The recent college admissions scandal, including the arrest of two actresses accused of gaming the system to get their kids into a school, has focused attention on the competitive pressures to get a college degree.
A new study from Student Loan Hero suggests the scandal might easily happen again. A staggering 90 percent of parents of college-aged children said they would take “any course of action” to get a son or daughter into the college of their choice.
Actress Felicity Huffman was recently sentenced to 14 days in jail after entering a guilty plea to charges that she paid $15,000 to increase her daughter’s SAT scores. She was the first of 30 parents charged in the scandal to be sentenced.

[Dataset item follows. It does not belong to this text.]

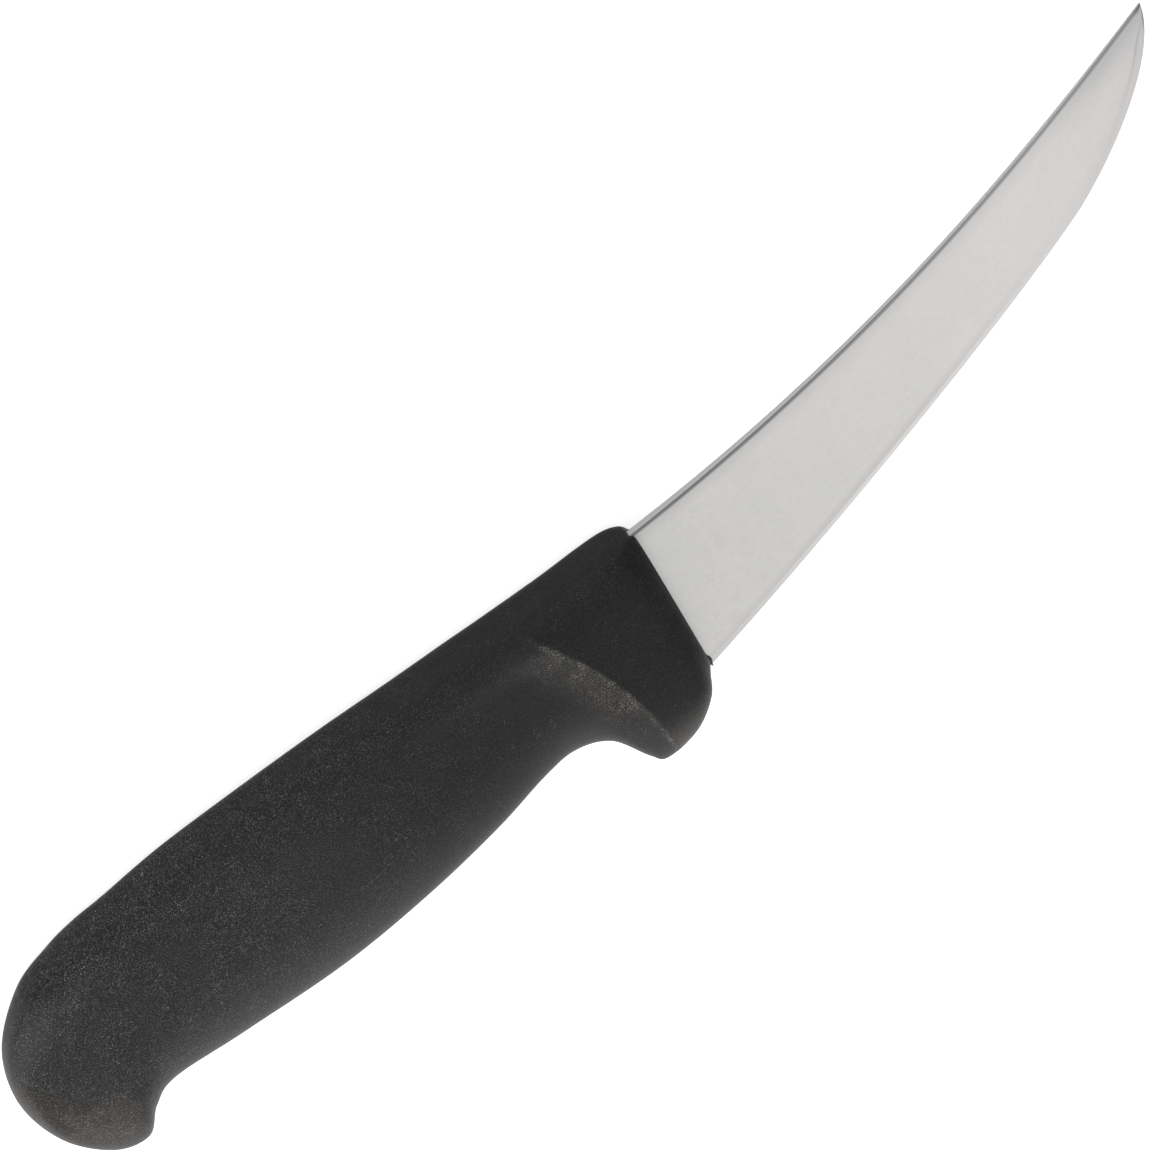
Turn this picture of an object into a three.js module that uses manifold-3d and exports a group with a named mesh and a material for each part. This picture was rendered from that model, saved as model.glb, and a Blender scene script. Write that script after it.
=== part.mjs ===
// Boning knife: a curved blade whose tang is hidden in a one-piece moulded handle.
//
// Millimetres. The knife lies on its side: +X runs along the handle's back to the blade's tip,
// +Y from the cutting edge to the spine, and +Z up, square to the blade. While it is built, X is
// zero at the front of the handle, Y at the line of its back, and Z at the blade's middle plane.

import * as THREE from 'three';
import { mergeVertices } from 'three/addons/utils/BufferGeometryUtils.js';
import Module from 'manifold-3d';

const wasm = await Module();
wasm.setup();

const point = (x, y, z = 0) => new THREE.Vector3(x, y, z);

// ---- Blade ----

const TIP = point(115.1, 25.95);
const SPINE_ROOT = point(0, 0.4);
const SPINE_PULLS = [point(54.6, 3.6), point(93.5, 18.1)]; // control points between root and tip
const HEEL = point(-1.6, -28);
const BELLY = point(88, 1.1); // where the straight part of the edge begins to sweep up
const EDGE_PULLS = [point(28.7, -20.2), point(69.6, -6.9)]; // between heel and belly
const SWEEP_PULLS = [point(95.4, 4.3), point(113.7, 15.8)]; // between belly and tip
const ROOT_HALF_THICKNESS = 1.05; // at the spine, where the blade leaves the handle
const THINNING_TO_TIP = 0.0107; // loss of half thickness for each millimetre along X
const THINNING_TO_EDGE = 0.031; // and for each millimetre from the spine to the edge
const TIP_TAPER = { from: 78, loss: 0.3 }; // more loss of half thickness, which grows to the tip
const BEVEL_WIDTH = 0.9; // of the sharpened strip along the edge
const RICASSO = 4; // how far the full-width blade goes on inside the handle
const SLOPE_IN_HANDLE = { spine: 0.06, edge: 0.22 };
const BLADE_SECTIONS = 44;

// ---- Tang, hidden in the handle ----

const TANG_HALF_THICKNESS = 1.05;
const TANG_HALF_WIDTH = { front: 6.5, rear: 4.5 };
const TANG_AXIS = { front: point(-3, -11), rear: point(-96, -14.5) };
const TANG_HOLE_RADIUS = 2.6;
const TANG_HOLES_X = [-24, -52, -80];
const GAP = 0.3; // all round the tang and the plugs, so that the two solids stay apart
const HOLE_SIDES = 16;
const MOUTH = { // corners about the full-width end of the blade, from in the handle to before it
  spine: { rear: point(-4, 0.1), front: point(2, 0.6) },
  edge: { rear: point(-5.6, -29), front: point(2, -27.3) },
};

// ---- Handle ----

// Each station is a section across the handle, from the butt to the front: a point on its back,
// the point across from it on its belly, the half width there, and how square the section's back
// and belly are (2 is an ellipse, and more is squarer).
const STATIONS = [
  { back: [-134.6, -21.5], belly: [-134.6, -21.5], half: 0, square: [2.3, 2.1] },
  { back: [-131.9, -12.7], belly: [-132.1, -30.6], half: 7.6, square: [2.5, 2.1] },
  { back: [-124, -5.5], belly: [-126.5, -37.4], half: 9.9, square: [3, 2.1] },
  { back: [-116, -3.1], belly: [-120.6, -38.9], half: 10.6, square: [3.8, 2.1] },
  { back: [-110, -2.3], belly: [-116.6, -34.9], half: 10.6, square: [4.4, 2.1] },
  { back: [-104, -2], belly: [-111.5, -32.6], half: 10.4, square: [5, 2.1] },
  { back: [-92, -0.6], belly: [-98, -33.2], half: 10, square: [5.4, 2.1] },
  { back: [-76, 0.1], belly: [-78, -33.6], half: 9.8, square: [5.4, 2.1] },
  { back: [-60, 0.4], belly: [-60, -31.9], half: 9.7, square: [5.4, 2.1] },
  { back: [-46, 0.3], belly: [-45, -29.3], half: 9.6, square: [5.4, 2.1] },
  { back: [-36, 0.3], belly: [-34, -26.4], half: 9.5, square: [5.4, 2.2] },
  { back: [-29, 0.2], belly: [-27.5, -25.6], half: 9.5, square: [5.4, 2.3] },
  { back: [-24, 0.2], belly: [-21.9, -28], half: 9.5, square: [5.4, 2.4] },
  { back: [-20, 0.4], belly: [-18.2, -34.3], half: 9.3, square: [5.4, 2.5] },
  { back: [-15, 0.7], belly: [-16, -36.5], half: 8.8, square: [5.4, 2.5] },
  { back: [-9, 1.2], belly: [-9.5, -35.5], half: 8.1, square: [5.4, 2.5] },
  { back: [-4, 1.4], belly: [-4.7, -32], half: 7.4, square: [5, 2.7] },
  { back: [-1.2, 0.8], belly: [-2.5, -28.1], half: 6.6, square: [4.4, 3] },
  { back: [0, -0.5], belly: [-1.6, -26.4], half: 5.8, square: [4, 3.4] },
];
const SECTIONS_PER_STATION = 3;
const POINTS_PER_QUARTER = 12;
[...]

The scandal prompted several students to file a class-action lawsuit against universities that were named in the federal investigation, claiming they deprived more deserving applicants of an education.
The Student Loan Hero study suggests Huffman is not alone in being willing to do what it takes to make sure her children get into the “right” college. Nearly all the parents questioned in the survey said they would take any course of action to get their son or daughter into a desired college, as long as it “didn’t break the law or sacrifice their ethics,” a qualifier that might possibly be overlooked if it looked like the student would not be admitted.
Half willing to write a check
More than half of parents of college-aged children said they would even make a financial contribution to their child’s first-choice school -- which is not illegal but certainly would be made in hopes of improving the odds of admittance. Twenty-five percent of parents said they would be willing to spend at least $10,000 to help their child get into a good college.
Getting into college isn’t as simple as it once was. Until fairly recently, anyone who wanted to attend college and had the money for tuition could find a school that would be happy to have them as a student.
That changed when colleges became more selective about who would be admitted as students, which had the effect of making those schools seem more desirable. The Student Loan Hero study found that more than 71 percent of parents think getting into the “right” college will impact their child’s future earning potential, though there is little evidence to support that.
Interesting, nearly half of parents said they want to be “very involved” in their child’s college admissions process because they don’t think the school “will do enough.”
The study suggests that the pressures which caused a number of parents to allegedly break the rules to get their children into an elite school are widespread. The findings serve as a reminder for college administrators and law enforcement to remain vigilant when it comes to ambitious parents trying to game the system.